Strategy for $n=16$:
.Let the person without a hat initially be number $x$. Then the assistant marks the person with number $15-x$ and let that person be $y$. Since $15$ is odd, $x\neq y$, so the assistant can do that. Then the magician comes and sees $y$ and the numbers $a$ and $b$ of the two people without hats. He checks which one of them is equal to $15-y$ and let that be $a$. So $b$ is the one who has taken off his hat and this way, the magician guesses it correctly. $\blacksquare$
Strategy for $n=17$:
.Let the two people without a hat initially be $x$ and $y$. Then the assistant marks $z$ such that $2z\equiv x+y$ (mod $17$). Since $17$ is odd, there exists exactly one $z$ from $0$ to $16$ that satisfies the congruence. If $z$ is equal to one of $x$ and $y$, then this implies $x\equiv y$ (mod $17$), which is impossible. So the assistant is allowed to mark $z$.

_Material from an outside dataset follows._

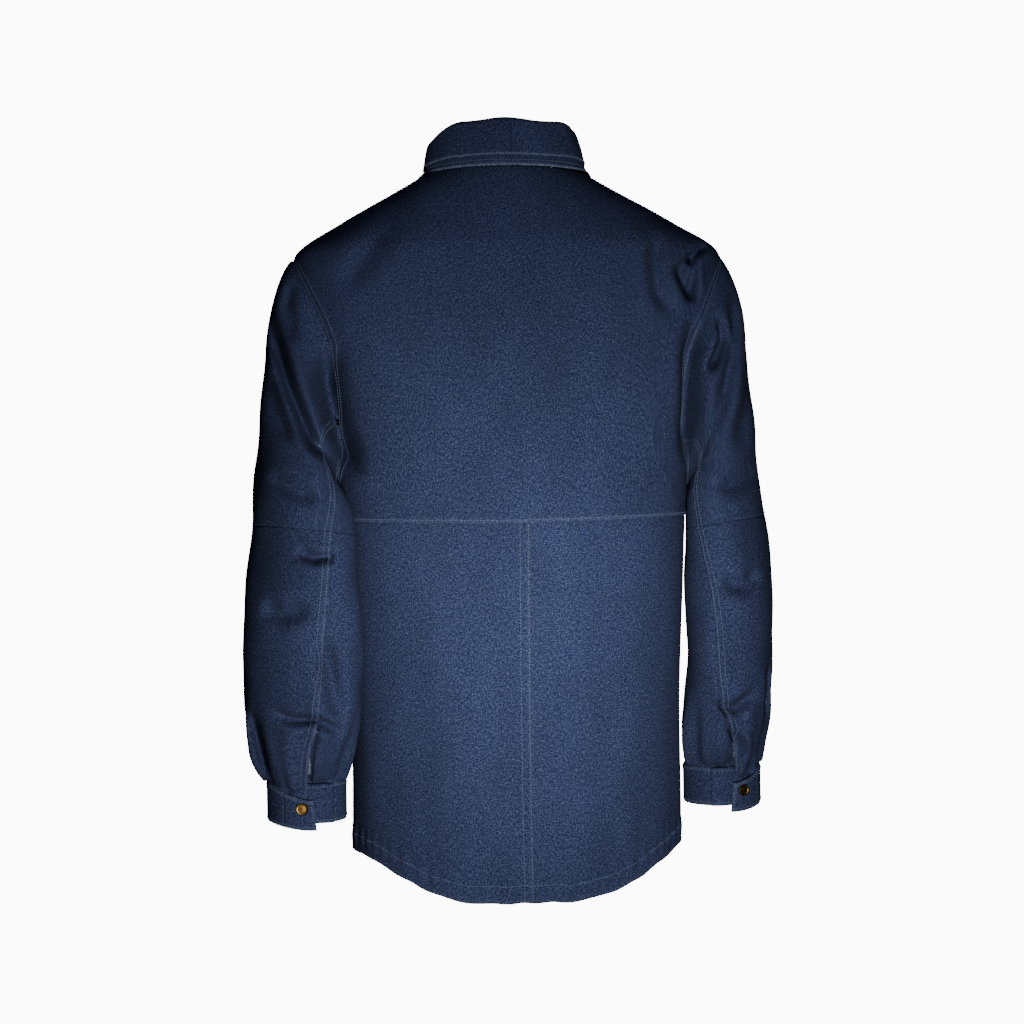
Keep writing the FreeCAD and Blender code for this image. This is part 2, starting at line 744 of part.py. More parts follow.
# ---- the jacket --------------------------------------------------------------------------
make_back_yoke()
make_back_panel(LEFT, "back_left")
make_back_panel(RIGHT, "back_right")
for side, word in ((LEFT, "left"), (RIGHT, "right")):
    step_in = 0.0 if side > 0 else under_step
    make_front_side(side, "front_%s_side" % word)
    make_fold_strip(side, "front_%s_fold" % word)
    make_front_panel(side, "front_%s" % word, step_in)
    make_facing(side, "facing_%s" % word, step_in)
    make_collar_stand(word, side, "collar_stand_%s" % word)
    make_collar_leaf(word, side, "collar_leaf_%s" % word)
    make_sleeve(side, word)
    make_cuff(side, word)
    make_vent(side, word)
make_collar_stand("back", LEFT, "collar_stand_back")
make_collar_leaf("back", LEFT, "collar_leaf_back")
make_neck_tape()
make_hang_loop()
make_front_snaps()

os.makedirs("parts", exist_ok=True)
for name, shape in parts.items():
    shape.exportStep(os.path.join("parts", name + ".step"))
    solids = shape.Solids
    state = "ok" if shape.isValid() and all(s.isClosed() for s in solids) else "BAD"
    print("%-28s %2d solids %9.0f mm3 %s" % (name, len(solids), shape.Volume, state))
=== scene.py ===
import bpy
import math
import numpy as np
from mathutils import Matrix, Vector


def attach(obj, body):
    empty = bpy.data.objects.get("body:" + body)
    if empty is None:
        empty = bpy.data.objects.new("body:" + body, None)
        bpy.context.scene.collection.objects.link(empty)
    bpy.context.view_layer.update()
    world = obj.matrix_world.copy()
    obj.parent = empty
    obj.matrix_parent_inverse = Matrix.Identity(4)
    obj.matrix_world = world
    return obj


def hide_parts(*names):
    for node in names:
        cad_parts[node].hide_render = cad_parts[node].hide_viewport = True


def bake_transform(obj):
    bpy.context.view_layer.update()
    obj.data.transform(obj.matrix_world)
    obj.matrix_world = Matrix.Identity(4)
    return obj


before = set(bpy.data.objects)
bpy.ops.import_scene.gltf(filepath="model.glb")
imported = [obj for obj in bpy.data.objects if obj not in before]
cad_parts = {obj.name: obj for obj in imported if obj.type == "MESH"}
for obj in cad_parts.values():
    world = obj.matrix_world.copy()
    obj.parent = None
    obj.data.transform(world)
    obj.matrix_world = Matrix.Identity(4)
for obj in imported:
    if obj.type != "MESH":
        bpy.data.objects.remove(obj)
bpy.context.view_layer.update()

# A denim work and welding jacket, as it hangs when worn.  Lengths are millimetres until a mesh
# is made.  +Z is up, the back faces +Y and the wearer's left arm is at +X.
MM = 0.001

# ---- sizes ----
body_length = 762.0
tail_drop = 44.0
yoke_drop = 370.0
yoke_rise = 6.0
shoulder_half = 228.0
shoulder_z = -92.0
underarm_z = -338.0
armhole_mid = (shoulder_z + underarm_z) / 2.0
armhole_high = (shoulder_z - underarm_z) / 2.0
armhole_half = 72.0
neck_half = 82.0
neck_back = 60.0
neck_front = 86.0
chest_half = 186.0
hem_half = 175.0
back_depth = 126.0
front_depth = 127.0
overlap_half = 20.0
facing_width = 52.0
facing_depth = 3.1          # from a front's outer face to its facing's
fold_top_x = 70.0
fold_hem_x = 108.0
fold_reach = 35.0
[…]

Now the magician comes and sees the marked number $z$ and the three people without hats, let them be $a$, $b$ and $c$. Let $z_a$, $z_b$ and $z_c$ be residues (mod $17$) such that $2z_a\equiv b+c$ (mod $17$), $2z_b\equiv a+c$ (mod $17$) and $2z_c\equiv a+b$ (mod $17$). Note that $z_a$, $z_b$ and $z_c$ are pairwise distinct because if two of them are equal, WLOG $z_a=z_b$, then $b+c\equiv2z_a\equiv2z_b\equiv a+c$ (mod $17$), which implies $a\equiv b$ (mod $17$), contradiction. The magician checks which one of $z_a$, $z_b$ and $z_c$ is equal to $z$, let it be $z_i$ where $i$ is $a$, $b$ or $c$. Then the person who took off his hat is $i$ and the magician guesses it correctly. $\blacksquare$
Why do all $n\geq 18$ not work:
.Suppose there is a strategy for $n=18+k$ where $k$ is a nonnegative integer. For any set $S$ of $15$ people let $M(S)$ be the person the assistant has to mark according to the strategy.
Claim: For any two sets of people $A$ and $B$ with $15$ elements such that $|A\cap B=14|$ we have $M(A)\neq M(B)$.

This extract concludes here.